O vírus da indiferença
Éda sabedoria popular que as más companhias são como um mercado de peixe: acabamos por nos habituar ao mau cheiro. Cedo ou tarde, hão de aprender a lição todos quantos tencionam confiar o seu voto a quem tem feito do ódio e do populismo a sua agenda. O pantomineiro, em cujo nome não gasto tinta, joga tudo nesta eleição presidencial, que jamais vencerá, e ganha votos de cada vez que lhe mencionamos o apelido para responder às suas provocações. Ele não precisa de um discurso coerente e nem precisa de ter razão, muito menos de mostrar factos. Basta-lhe falar grosso para ser notado, como se o trampolim das audiências viajasse no banco traseiro do táxi. A direita que se cuide! Em menos de dois anos, se nada de sério mudar no PSD e no CDS, ele estará a lutar pelo pódio na Assembleia da República, a condicionar a formação de maiorias e até de um futuro governo. Olhem o exemplo dos Açores!...
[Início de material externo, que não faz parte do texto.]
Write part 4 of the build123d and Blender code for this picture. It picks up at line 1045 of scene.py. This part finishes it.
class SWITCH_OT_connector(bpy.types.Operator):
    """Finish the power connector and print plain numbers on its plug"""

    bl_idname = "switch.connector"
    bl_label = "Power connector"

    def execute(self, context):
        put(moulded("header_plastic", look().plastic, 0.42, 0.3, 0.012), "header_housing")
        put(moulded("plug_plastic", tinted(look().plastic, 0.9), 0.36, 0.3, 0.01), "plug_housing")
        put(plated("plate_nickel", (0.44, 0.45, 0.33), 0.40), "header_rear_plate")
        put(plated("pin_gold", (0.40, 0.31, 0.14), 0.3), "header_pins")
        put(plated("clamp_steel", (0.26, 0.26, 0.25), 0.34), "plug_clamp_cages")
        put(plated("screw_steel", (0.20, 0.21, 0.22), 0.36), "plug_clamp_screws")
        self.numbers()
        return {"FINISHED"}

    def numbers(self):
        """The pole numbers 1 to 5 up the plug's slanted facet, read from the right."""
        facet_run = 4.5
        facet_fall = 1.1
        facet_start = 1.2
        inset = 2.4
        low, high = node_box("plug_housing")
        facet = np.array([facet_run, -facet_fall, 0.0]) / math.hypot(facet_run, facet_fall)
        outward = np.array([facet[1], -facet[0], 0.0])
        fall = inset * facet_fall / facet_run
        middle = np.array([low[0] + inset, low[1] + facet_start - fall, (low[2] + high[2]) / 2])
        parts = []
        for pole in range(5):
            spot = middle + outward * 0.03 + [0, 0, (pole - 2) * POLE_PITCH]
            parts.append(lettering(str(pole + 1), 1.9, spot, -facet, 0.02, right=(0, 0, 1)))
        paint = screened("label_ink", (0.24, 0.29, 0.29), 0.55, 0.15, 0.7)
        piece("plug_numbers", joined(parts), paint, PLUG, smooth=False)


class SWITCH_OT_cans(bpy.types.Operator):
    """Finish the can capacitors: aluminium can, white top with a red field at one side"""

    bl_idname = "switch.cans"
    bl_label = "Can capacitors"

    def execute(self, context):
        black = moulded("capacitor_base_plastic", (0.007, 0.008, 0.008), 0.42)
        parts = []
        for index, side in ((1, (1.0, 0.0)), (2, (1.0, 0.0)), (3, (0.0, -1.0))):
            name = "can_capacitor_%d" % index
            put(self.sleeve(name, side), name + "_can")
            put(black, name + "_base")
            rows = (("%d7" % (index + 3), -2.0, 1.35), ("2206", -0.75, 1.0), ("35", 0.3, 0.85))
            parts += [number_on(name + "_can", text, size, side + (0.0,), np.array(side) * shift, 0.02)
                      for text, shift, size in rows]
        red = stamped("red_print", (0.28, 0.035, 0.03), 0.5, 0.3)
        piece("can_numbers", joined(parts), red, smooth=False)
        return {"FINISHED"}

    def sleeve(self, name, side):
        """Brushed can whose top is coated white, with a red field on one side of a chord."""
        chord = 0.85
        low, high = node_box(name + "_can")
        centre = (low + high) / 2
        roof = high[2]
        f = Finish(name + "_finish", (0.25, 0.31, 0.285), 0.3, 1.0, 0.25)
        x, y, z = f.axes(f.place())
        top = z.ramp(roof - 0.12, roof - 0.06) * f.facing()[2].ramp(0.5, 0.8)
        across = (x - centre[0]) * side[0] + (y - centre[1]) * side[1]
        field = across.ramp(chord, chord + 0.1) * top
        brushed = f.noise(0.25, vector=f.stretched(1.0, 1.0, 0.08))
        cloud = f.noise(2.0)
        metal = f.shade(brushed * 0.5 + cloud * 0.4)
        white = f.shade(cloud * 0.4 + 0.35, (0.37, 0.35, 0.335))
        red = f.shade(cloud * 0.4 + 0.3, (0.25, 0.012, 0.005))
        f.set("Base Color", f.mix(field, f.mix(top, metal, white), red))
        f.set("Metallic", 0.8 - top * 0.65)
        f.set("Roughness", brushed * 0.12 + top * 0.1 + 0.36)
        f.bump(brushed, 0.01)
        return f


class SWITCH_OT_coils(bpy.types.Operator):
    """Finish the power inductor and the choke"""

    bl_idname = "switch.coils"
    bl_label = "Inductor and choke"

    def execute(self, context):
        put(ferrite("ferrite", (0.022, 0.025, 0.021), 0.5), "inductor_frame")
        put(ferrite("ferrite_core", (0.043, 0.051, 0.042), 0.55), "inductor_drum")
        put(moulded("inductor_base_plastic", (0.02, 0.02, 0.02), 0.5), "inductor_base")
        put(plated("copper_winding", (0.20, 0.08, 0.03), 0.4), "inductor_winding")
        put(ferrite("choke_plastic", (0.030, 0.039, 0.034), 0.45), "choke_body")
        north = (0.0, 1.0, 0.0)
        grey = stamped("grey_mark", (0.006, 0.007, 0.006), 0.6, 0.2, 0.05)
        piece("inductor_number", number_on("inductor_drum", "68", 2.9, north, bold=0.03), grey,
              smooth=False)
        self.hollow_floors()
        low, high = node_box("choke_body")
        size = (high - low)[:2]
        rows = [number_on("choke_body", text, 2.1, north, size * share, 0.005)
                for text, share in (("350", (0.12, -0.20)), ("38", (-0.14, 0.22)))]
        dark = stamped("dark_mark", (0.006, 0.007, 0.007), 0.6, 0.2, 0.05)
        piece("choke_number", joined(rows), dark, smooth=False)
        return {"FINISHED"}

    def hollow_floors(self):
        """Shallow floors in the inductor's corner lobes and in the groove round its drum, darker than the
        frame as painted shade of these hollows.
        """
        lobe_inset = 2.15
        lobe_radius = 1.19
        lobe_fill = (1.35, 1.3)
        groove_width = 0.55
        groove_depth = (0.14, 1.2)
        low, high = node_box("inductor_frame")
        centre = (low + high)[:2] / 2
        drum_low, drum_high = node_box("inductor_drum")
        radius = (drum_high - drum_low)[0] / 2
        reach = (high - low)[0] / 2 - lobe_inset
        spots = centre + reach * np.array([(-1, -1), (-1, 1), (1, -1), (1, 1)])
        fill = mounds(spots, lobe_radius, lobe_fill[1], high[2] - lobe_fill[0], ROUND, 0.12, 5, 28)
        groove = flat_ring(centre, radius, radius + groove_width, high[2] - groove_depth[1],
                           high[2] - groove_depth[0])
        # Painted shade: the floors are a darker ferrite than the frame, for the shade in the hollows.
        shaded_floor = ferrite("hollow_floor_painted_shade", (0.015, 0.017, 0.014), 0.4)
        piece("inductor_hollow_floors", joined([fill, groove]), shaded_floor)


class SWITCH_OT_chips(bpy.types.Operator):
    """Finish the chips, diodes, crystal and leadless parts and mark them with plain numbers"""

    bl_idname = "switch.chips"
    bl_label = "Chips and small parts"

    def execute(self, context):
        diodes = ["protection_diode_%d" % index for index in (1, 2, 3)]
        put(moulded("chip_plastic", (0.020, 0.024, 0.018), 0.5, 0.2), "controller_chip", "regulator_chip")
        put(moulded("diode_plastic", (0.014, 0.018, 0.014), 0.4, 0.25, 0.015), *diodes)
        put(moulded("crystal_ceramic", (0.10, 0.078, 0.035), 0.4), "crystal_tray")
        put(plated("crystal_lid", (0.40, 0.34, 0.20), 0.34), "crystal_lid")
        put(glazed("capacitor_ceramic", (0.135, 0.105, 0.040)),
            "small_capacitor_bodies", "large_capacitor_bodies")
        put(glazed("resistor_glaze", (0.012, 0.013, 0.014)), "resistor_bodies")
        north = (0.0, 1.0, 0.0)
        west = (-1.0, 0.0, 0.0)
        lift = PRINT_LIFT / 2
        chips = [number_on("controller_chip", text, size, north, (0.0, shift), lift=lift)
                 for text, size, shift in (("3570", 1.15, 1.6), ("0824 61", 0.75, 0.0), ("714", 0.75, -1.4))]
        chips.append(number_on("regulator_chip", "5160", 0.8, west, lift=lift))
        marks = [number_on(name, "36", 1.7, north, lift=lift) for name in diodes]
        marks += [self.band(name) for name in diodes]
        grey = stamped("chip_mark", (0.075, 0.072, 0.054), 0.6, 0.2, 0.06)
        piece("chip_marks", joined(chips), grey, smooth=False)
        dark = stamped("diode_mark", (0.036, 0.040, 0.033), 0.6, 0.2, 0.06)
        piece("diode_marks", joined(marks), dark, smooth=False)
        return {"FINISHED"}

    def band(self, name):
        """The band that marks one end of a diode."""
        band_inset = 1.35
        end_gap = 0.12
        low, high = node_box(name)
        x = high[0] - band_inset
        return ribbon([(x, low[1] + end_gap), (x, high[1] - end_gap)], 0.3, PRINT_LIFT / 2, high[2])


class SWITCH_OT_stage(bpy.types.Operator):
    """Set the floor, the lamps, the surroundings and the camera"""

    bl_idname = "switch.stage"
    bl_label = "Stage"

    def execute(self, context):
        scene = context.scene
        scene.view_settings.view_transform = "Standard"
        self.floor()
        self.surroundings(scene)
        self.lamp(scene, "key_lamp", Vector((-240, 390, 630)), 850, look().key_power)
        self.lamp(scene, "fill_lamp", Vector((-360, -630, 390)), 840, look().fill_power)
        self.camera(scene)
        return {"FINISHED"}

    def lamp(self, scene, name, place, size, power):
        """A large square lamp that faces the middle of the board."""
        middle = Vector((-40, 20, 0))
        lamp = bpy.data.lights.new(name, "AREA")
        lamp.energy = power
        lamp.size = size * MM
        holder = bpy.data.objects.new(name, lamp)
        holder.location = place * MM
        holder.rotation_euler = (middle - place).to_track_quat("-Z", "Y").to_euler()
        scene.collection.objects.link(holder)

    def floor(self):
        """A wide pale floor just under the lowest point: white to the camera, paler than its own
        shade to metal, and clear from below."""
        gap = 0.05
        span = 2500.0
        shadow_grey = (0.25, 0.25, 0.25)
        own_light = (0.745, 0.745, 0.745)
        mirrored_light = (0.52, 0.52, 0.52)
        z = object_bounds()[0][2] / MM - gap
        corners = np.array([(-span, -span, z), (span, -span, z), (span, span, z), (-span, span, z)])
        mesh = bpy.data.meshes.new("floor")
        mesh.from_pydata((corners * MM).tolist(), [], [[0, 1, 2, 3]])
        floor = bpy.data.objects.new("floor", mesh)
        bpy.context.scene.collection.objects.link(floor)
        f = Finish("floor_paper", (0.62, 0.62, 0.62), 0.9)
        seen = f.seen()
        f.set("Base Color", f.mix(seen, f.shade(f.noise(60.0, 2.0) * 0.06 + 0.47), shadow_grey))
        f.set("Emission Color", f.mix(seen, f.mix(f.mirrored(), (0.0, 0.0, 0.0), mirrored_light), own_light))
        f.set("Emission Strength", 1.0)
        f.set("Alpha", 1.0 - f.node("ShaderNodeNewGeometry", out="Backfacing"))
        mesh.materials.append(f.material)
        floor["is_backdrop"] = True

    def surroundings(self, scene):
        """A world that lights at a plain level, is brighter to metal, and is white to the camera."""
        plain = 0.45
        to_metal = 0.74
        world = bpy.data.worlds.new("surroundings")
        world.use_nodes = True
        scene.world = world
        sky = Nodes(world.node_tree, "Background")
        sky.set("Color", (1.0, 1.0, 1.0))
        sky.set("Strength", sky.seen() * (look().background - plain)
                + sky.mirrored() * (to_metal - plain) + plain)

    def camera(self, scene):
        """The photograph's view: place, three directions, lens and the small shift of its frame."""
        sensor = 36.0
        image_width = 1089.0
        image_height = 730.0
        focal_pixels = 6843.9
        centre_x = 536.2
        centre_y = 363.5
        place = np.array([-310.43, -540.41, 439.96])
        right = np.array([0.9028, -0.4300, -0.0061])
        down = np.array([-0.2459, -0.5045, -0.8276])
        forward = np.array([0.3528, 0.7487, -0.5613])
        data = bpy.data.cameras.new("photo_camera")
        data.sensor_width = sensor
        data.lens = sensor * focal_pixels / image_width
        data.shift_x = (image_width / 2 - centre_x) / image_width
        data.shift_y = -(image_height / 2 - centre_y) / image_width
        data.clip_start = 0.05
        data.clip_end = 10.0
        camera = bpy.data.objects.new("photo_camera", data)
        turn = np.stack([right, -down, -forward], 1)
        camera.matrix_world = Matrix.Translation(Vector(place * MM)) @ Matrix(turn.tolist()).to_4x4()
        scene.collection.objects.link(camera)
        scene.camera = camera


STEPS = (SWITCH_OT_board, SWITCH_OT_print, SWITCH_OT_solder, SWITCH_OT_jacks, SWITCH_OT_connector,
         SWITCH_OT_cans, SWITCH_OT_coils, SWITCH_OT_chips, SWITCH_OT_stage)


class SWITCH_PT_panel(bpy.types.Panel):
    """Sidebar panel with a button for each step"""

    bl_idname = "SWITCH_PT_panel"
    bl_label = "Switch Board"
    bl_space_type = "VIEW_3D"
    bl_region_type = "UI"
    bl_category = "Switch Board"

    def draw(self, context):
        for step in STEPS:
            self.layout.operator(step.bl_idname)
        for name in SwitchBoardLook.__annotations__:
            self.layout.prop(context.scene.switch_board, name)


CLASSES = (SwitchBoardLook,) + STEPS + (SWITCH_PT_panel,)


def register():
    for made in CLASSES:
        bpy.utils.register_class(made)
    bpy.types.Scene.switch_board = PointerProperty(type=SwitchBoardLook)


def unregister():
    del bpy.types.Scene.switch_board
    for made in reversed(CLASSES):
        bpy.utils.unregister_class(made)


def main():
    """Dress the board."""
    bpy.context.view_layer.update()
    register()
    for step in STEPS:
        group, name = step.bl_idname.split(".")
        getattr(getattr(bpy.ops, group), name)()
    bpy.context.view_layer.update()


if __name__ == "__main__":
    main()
Afora tal ameaça, a votação do próximo domingo confirmará, sem surpresa, a reeleição de Marcelo Rebelo de Sousa, porventura alcançando um dos melhores resultados em eleições presidenciais. À esquerda e à direita, os últimos cinco anos demonstraram o engano de quantos o queriam amarrar à sua família política de origem. Marcelo revelou-se maior, de bem consigo próprio e com o país. Pode não se gostar dele nem com molho de tomate e folha de manjericão. Mas fez esquecer o outro.
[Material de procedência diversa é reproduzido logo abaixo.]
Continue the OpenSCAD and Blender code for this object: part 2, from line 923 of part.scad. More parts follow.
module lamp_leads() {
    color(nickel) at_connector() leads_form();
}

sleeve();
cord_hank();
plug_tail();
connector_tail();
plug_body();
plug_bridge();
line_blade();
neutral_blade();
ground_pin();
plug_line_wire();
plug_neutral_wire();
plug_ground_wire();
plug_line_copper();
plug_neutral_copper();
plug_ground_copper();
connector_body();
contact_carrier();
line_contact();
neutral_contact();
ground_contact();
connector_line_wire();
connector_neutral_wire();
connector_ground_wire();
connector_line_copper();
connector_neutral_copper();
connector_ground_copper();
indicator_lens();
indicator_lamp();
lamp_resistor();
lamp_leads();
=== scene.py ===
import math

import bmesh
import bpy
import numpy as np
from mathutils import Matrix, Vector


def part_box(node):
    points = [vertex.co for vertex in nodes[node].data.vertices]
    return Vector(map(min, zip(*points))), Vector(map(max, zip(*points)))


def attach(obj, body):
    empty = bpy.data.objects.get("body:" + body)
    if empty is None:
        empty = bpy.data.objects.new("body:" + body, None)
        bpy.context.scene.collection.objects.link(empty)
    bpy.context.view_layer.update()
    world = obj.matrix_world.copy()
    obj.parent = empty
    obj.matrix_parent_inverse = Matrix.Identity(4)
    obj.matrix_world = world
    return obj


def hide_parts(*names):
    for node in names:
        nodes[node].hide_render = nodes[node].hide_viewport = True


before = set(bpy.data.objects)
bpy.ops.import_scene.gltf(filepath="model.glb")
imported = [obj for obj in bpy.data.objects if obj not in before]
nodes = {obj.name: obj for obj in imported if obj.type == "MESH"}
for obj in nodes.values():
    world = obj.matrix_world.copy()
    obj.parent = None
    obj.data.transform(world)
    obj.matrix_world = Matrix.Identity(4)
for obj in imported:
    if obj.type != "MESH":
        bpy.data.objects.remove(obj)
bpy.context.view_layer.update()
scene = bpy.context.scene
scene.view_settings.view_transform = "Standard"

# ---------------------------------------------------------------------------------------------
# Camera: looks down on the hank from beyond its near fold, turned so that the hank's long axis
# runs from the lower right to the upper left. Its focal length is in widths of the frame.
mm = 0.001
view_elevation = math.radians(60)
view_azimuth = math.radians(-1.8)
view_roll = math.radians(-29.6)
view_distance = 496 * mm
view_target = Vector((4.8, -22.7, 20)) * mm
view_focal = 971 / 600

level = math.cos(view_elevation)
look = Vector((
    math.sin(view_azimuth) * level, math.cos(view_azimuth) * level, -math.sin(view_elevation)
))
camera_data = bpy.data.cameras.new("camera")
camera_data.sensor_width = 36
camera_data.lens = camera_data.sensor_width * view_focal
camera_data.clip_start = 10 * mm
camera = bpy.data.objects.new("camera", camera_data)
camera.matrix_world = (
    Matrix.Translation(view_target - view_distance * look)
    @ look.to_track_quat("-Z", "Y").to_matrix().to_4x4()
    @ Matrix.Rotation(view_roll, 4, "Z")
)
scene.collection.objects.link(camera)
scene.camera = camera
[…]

A dúvida, onde moram também os principais riscos, está na abstenção, que pode ultrapassar barreiras anteriores. Tal não há de retirar legitimidade ao eleito, mas diminui-lhe a representatividade. Por mais que a conversa desta campanha se tenha centrado nas políticas que são competência dos governos e não do Presidente, é bom não esquecer do que trata a votação de domingo. O Presidente da República é o rosto de Portugal e dos portugueses perante o mundo, é comandante supremo das Forças Armadas, garante a independência nacional, a unidade do Estado e o regular funcionamento das instituições democráticas. Não é qualquer um(a) que estamos a eleger ou a ignorar. Não podemos ficar indiferentes quando se trata da escolha do Chefe do Estado, e esse Estado somos nós, sobretudo neste tempo tão incerto e desafiante em que à crise sanitária se junta, de novo e de forma mais pesada, uma profunda crise económica e social. É preciso ir votar! Muitos dos maiores crimes da história tiveram a sua origem, mais do que no ódio, na indiferença. Pessoas como nós, que poderiam ter feito algo, não se preocuparam em levantar um dedo. A indiferença é vírus daninho. A indiferença de um eleitor pode não matar, mas certamente não faz bem à saúde. A doença amedronta e afasta-nos dos outros, e o efeito de barragem dos noticiários, que matraqueiam a contagem mórbida das vítimas, anestesia. Mas temos de resistir à tentação de renunciar a alguns dos nossos principais valores, a começar na eleição dos nossos líderes. Votando, este é um dos momentos em que vamos precisar de estar ao nível do melhor de nós mesmos. Vá votar! Mas leve a caneta.